Is this cause for celebration?
Statistical improvements, of course, are always worth cheering!
Meeting the 2.4 per cent target because we are now measuring it better doesn’t feel like a win: it feels like the target was wrong. That’s no-one’s fault. But we should now revise the target to keep it stretching. The poor productivity performance of the UK remains, and measuring R&D differently doesn’t change that. So we still need to aim for higher R&D spending (and investment in general).
Although, as I set out in a blog for the Economic Statistics Centre of Excellence (ESCoE), Frascati-defined R&D is a narrow measure of innovation investment anyway. We also need to look at other measures, like intellectual property, intangible investment, innovation statistics, and so on.
Some questions remain. ONS says they will be refining their method further, which might involve reviewing the whole survey design. The scale-up approach they’ve used seems a bit crude to me, although it is an improvement. Hopefully ONS will be able to use the R&D tax credit data to inform their sampling and adjustments in future (although that data cannot be a substitute for the rigorous survey-based estimates).

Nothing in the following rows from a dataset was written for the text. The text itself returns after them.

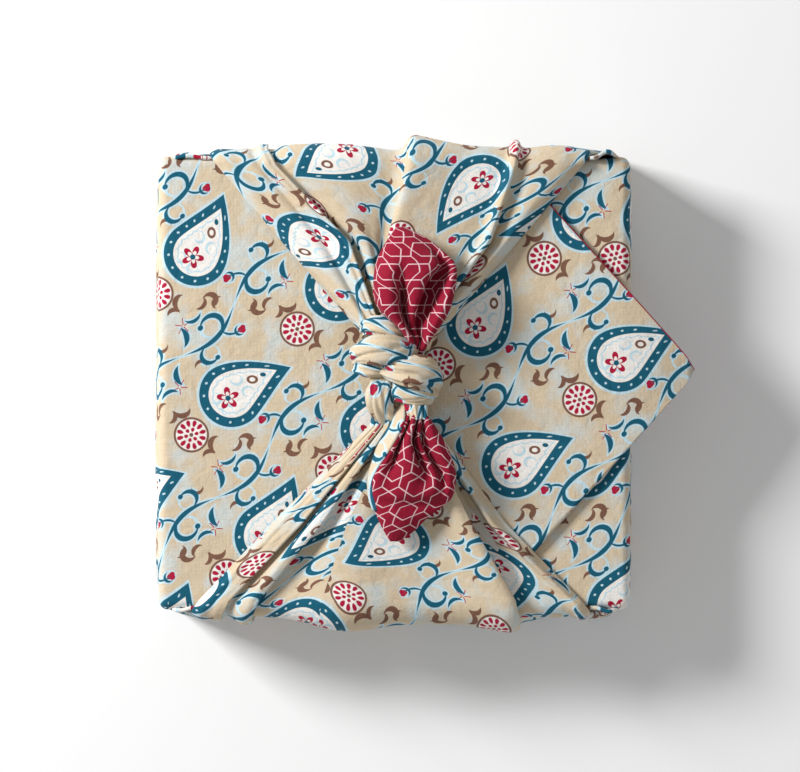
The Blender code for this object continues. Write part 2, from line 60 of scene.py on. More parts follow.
# %% Sizes of the parcel
CLOTH_SIDE = 0.500
SHEET = 0.0008  # the doubled cotton, a little thinner than the solid's sheet
HALF_DIAGONAL = CLOTH_SIDE / math.sqrt(2)
BEND = 0.0036  # where the sheet turns from base to side and from side to top
BASE_Z = 0.0006
SIDE_X = 0.0944
WRAP_Y = 0.0906  # the cloth that turns the upright corners
GATHER_Y = 0.0928  # the gathered flaps, outside it
OVER_Z = 0.0424  # the over flap, on top of the under flap
UNDER_Z = 0.0402
TOP_Z = 0.0430
HALF_X = SIDE_X - BEND
HALF_Y = GATHER_Y - BEND
WALL_HALF_Y = WRAP_Y - BEND
WALL_RUN = OVER_Z - BASE_Z - 2 * BEND + math.pi * BEND  # along the cloth, from base to top
print("the cloth reaches", round((HALF_DIAGONAL - HALF_X - WALL_RUN) / MM), "mm over the top")

# %% [markdown]
# ## Small tools for curves
# Folds are given as short tables of a few control lines, and a smooth curve is drawn through them. A B-spline
# rounds every fold, and a Catmull-Rom curve passes through each control. Cotton lies between the two, so the
# curve here is a mix of both, set by how crisp the cloth should be.


# %% Curves through short tables
def mix(a, b, share):
    return a + (b - a) * share


def ease(low, high, value):
    share = np.clip((value - low) / (high - low), 0.0, 1.0)
    return share * share * (3.0 - 2.0 * share)


def curve_through(controls, count, crisp=0.5):
    """Points of a smooth curve over a list of tuples: crisp 0 rounds the controls off, crisp 1 meets them."""
    table = np.array(controls, float)
    padded = np.vstack((2 * table[0] - table[1], table, 2 * table[-1] - table[-2]))
    place = np.linspace(0.0, len(table) - 1, count)
    index = np.minimum(place.astype(int), len(table) - 2)
    t = (place - index)[:, None]
    a, b, c, d = (padded[index + k] for k in range(4))
    soft = ((1 - t) ** 3 * a + (3 * t**3 - 6 * t**2 + 4) * b + (-3 * t**3 + 3 * t**2 + 3 * t + 1) * c + t**3 * d) / 6
    firm = b + t * (c - a) / 2 + t**2 * (a - 2.5 * b + 2 * c - d / 2) + t**3 * (1.5 * (b - c) + (d - a) / 2)
    return mix(soft, firm, crisp)


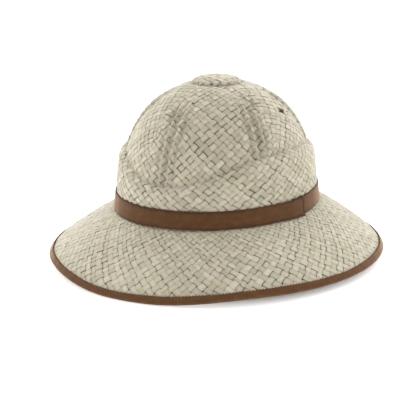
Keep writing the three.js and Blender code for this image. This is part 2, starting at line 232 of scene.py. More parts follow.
class HatForm:
    """The outer surface of the straw, as a table of places from the button to past the
    edge of the brim. A place on the flattened hat is x to the wearer's left and y to the
    back, as far from the middle as the straw between it and the button is long."""

    columns = 720
    rows = {"button": 40, "dome": 180, "shoulder": 24, "wall": 40, "hidden": 14,
            "bend": 8, "brim": 80, "past": 8}
    button_edge = 8
    lean_bend = 1.5
    # Pleats and pits are measured up in shares of the dome and across in pleat spacings
    pleat_stations = 97
    pleat_top = 0.03
    pleat_foot = 0.92
    pinch_off = 1.6
    pinch_reach = 0.6
    pinch_rise = 0.06
    crease_under = 1.3
    pleat_profile = {
        "across": (-2.4, -1.6, -1.4, -1, -0.6, 0, 0.6, 1, 1.4, 1.6, 2.4),
        "rise": (0, -0.75, -0.3, 1, -0.2, -1, -0.2, 1, -0.3, -0.75, 0),
    }
    past_edge = 24 * MM

    def __init__(self, crown, brim, weave, band_height):
        self.crown = crown
        self.brim = brim
        self.wall = weave.wall
        self.band_height = band_height
        self.dome_height = STRAW_HIGH.z - crown.foot - crown.button_rise
        self.azimuths = np.arange(self.columns) * TURN / self.columns
        self.marks = {}
        self.fill_table()

    # Plan and profile

    def length_of(self, half_width):
        crown = self.crown
        stretch = crown.half_length / crown.half_width - 1
        return half_width * (1 + stretch * half_width / crown.half_width)

    def crown_point(self, azimuth, half_width, height):
        x = half_width * np.sin(azimuth)
        y = self.crown.set_back - self.length_of(half_width) * np.cos(azimuth)
        return np.stack(np.broadcast_arrays(x, y, self.crown.foot + height), axis=-1)

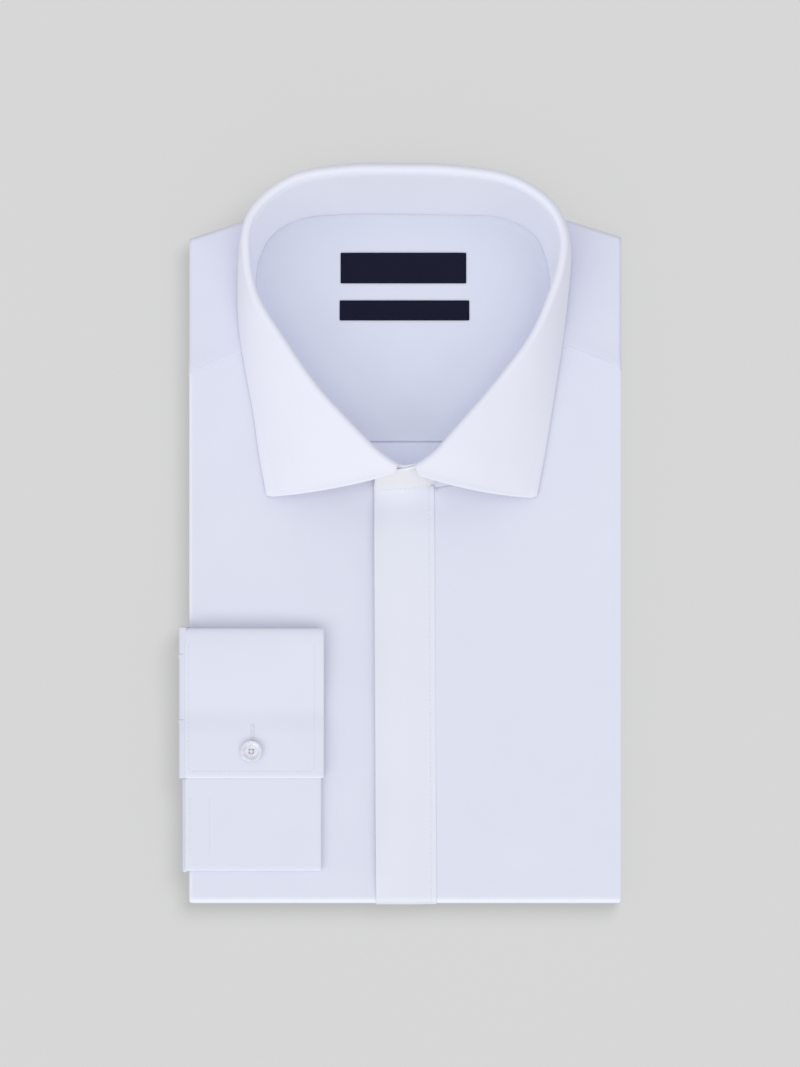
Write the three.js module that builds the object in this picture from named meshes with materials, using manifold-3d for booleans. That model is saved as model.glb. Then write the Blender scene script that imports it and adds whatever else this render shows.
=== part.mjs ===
// A long sleeve dress shirt, pressed, folded and laid flat with its collar standing open.
// Millimetres. +X to the wearer's left, +Y towards the collar, +Z up from the table.
import * as THREE from 'three';
import { mergeVertices } from 'three/addons/utils/BufferGeometryUtils.js';
import Module from 'manifold-3d';

// Cloth
const GAP = 0.3; // left between pieces at seams
const CLOTH = 1.2; // one wall of shirting, pressed
const STIFF = 1.4; // collar, cuff and fly, which are doubled and interlined

// Folded body, as the corners of its outline; each names the edge that runs on from it
const SIDE_LEFT = -110;
const SIDE_RIGHT = 115.2;
const CORNERS = [
  { x: SIDE_LEFT, y: -191.8, edge: 'hem', round: 3 },
  { x: SIDE_RIGHT, y: -192.2, edge: 'side', round: 3 },
  { x: SIDE_RIGHT, y: 154.9, edge: 'end', round: 3 },
  { x: 86.8, y: 163.8, edge: 'end', round: 0 },
  { x: 55, y: 169.5, edge: 'end', round: 0 },
  { x: -50, y: 169.5, edge: 'end', round: 0 },
  { x: -79.8, y: 163.8, edge: 'end', round: 0 },
  { x: SIDE_LEFT, y: 153.9, edge: 'side', round: 3 },
];
const FRONT_TOP = 18.2; // height of the front's face
const HALF = 9.1; // height at which the upper and the turned-under halves meet
const HEM_LOW = 2.1; // underside of the front where it turns under at the bottom fold
const TUCK = 4; // how far the front runs back in under its side folds
const SIDE_SQUARE = 0.62; // depth of a side fold, as a share of a round one's
const HEM_SQUARE = 0.48; // and of the bottom fold
const FOLD_STEPS = 10; // facets round a fold
const CORNER_STEPS = 4;
const UNDER_LAYERS = 3; // folds that show one above another at the shoulder end
const BOTTOM_INSET = 3.2; // rounding of the turned-under half
const UNDER_INSET = 0.8; // the turned-under half lies this far inside the front's outline
const UNDER_STAGGER = 1.6; // step from one of its folds to the next, at the shoulder end
const UNDER_HEM = 9.4; // it starts this far in from the bottom fold
const UPPER_HEM = 3; // and the layers above it, beyond their own inset
const JOIN = { side: 8, hem: 10 }; // core that joins the two

// Front seams
const YOKE_SEAM_LEFT = [{ x: -64, y: 104.2 }, { x: -120, y: 79.5 }];
const YOKE_SEAM_RIGHT = [{ x: 64, y: 112.2 }, { x: 125, y: 81.3 }];
const FRONTS_MEET = 2;
const FLY = { left: -13.2, leftLow: -12.1, right: 17.4, top: 22.6 };

// Neck opening and its floor, which falls from the back of the neck to the front
const FLOOR_BACK = { y: 167, z: 15.6 };
const FLOOR_FRONT = { y: 30, z: 9 };
const INSIDE_YOKE_SEAM = 48.7;
const NECK_INSET = 0.9; // the opening's edge lies this far inside the middle of the stand

// Collar, a row for each place round the neck, from the wearer's right front round the back.
// neck is the middle of the stand's lower edge, fold the top of the stand, edge the leaf's outer edge.
const COLLAR = [
  // neck x, y; fold x, y, z; edge x, y, z
  [-8.5, 26, -5.1, 36.5, 43.5, -69.1, 20.1, 19.6],
  [-25.1, 37.2, -23, 54.9, 45, -73, 41.4, 19.5],
  [-42.8, 58.1, -43.4, 77.3, 46, -75.9, 62.2, 19.5],
  [-60, 83.6, -61.8, 103.9, 46.6, -80.3, 86.2, 19.5],
  [-72, 108.6, -74, 124.5, 46.8, -83.4, 106.5, 19.5],
  [-75.9, 129.9, -78.2, 144, 46.9, -84.2, 123.7, 19.5],
  [-73.8, 144.5, -77.2, 161.7, 46.9, -82.4, 147.1, 19.6],
  [-66.8, 156.5, -70.2, 172.6, 46.8, -78.6, 165.1, 17.5],
  [-52.2, 164.8, -54.3, 183.6, 46.7, -66.3, 179.4, 9.5],
  [-27.7, 167.4, -28.8, 188.3, 46.7, -32.4, 191.1, 7],
  [0, 167.4, 0, 188.8, 46.7, 0, 192, 7],
  [27.5, 166.9, 28.5, 188, 46.7, 32.2, 190.6, 7],
  [53, 165.6, 57.7, 182.8, 46.7, 69.2, 179.7, 9.5],
  [70.7, 156, 76, 170.5, 46.8, 84.3, 164.9, 17.5],
  [77, 141.9, 82.9, 156.5, 46.9, 88.1, 146.5, 19.6],
  [78.5, 129.5, 82.2, 142, 46.9, 87.2, 128, 19.5],
  [75.9, 110.7, 77.6, 126, 46.8, 85.6, 112, 19.5],
  [63.4, 84.6, 67.8, 103.9, 46.6, 82.6, 90, 19.5],
  [45.7, 59.1, 49.3, 78.9, 46, 78.7, 65.5, 19.5],
  [29.6, 37.6, 28.7, 54.9, 45, 75.2, 44, 19.5],
  [16, 25.6, 12.1, 35.9, 43.5, 70.6, 19.5, 19.6],
];
const NECK_Z = FRONT_TOP + 0.4; // foot of the stand
const STAND_SHARE = 0.94; // of the way from the neck to the fold
const LEAF_SHARE = 0.96;
const ROLL = 1.7; // radius of the leaf's roll, at the middle of its wall
const ROLL_STEPS = 6;
const FALL_STEPS = 5;
const FALL_BULGE = 2.2;
const FRONT_BOW = { start: 4.0, end: 4.8 }; // how far its front edges swell beyond its end stations
const STATIONS = 60; // round the neck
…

A big question is how far to take any adjustment back, and how to wedge it into historic estimates. Obviously you can’t go back in time and collect more data, so some adjustment will be necessary. Is this a level shift throughout the time series, or has the missing amount of R&D grown over time? At what point historically were BERD stats correct? Since the problem seems to be with missing R&D by small businesses, perhaps the introduction of the SME R&D tax credit in 2000 was the catalyst. Figure 2 illustrates one possible adjusted backseries.
Statistics and data matter – they govern our understanding of the world around us, help us to make decisions, and help government to set policy. As the statistics change, our understanding and policies must change too. The R&D economy is bigger, but only in how we measure it.
The views expressed here are those of the author, and should not be taken as the views of the Bank of England or any of its committees.